SteMo · July 27, 2016, 5:33pm

Hi,

I didn’t expect to start such a huge thread. Thanks for all the answers.

Also I think that the mistake is on my side, not in openhab. But I can’t find it.
Now I have like proposed revised my persistences and store only the items I really need and used the command:

strategy = everyChange, restoreOnStartup

I thought that I could solve the problems but today I had again a problem. Via a wall switch I turned on my heater. But the rule didn’t start and after 30 minutes the heater didn’t switched off. What happend was not a problem with the rule but with the item. The heater which turns on and off via relay switch was definetely ON. But in the UI this switch was displayed as OFF. Thats the reason why the rule don’t start.
But how can it be that the item sometimes run ans sometimes not?
Do some of you had a similar behavior?

Thats the item, a Fibaro 1 x 2.5 kW relay switch

Switch    heizung_1    { zwave="24:command=switch_binary" }

rlkoshak · July 27, 2016, 5:50pm

There can be any number of causes. Since you are using zwave my first guesses would be:

a poor mesh network with one or more single points of failure
one or more dead nodes

There isn’t always a lot of feedback or confirmation when sending commands to remote devices and in my experience Zwave doesn’t guarantee delivery. So what likely happened was openHAB sent the OFF command and that command failed to reach the device, but openHAB didn’t know that so its internal state indicated the relay was OFF.

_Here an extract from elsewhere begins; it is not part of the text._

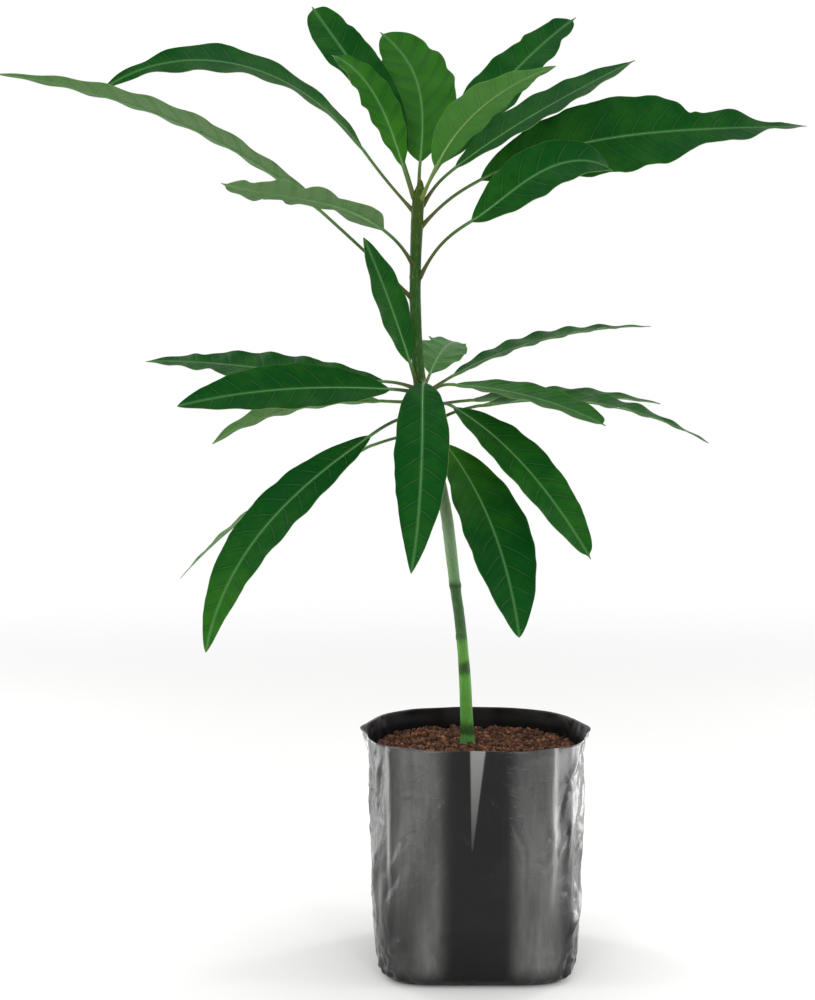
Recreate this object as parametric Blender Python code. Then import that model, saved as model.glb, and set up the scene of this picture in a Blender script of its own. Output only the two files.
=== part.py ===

Put your zwave binding into DEBUG or TRACE mode (see the wiki page) and look for errors. Also, look at your network in Habmin and make sure there are at least two paths through mains powered zwave devices between all of your devices and the controller. If there is a choke point (i.e. only one mains powered device can see the controller) that device might be getting overwhelmed. NOTE: Battery powered devices will not relay messages so they do nothing to improve the mesh network.

I had this problem in my network. There was only one outlet that was a neighbor to the controller and occasionally zwave messages would get lost and devices marked as dead when they really were fine. I added a relay giving everything at least two paths to the controller and my zwave network has been rock solid ever since.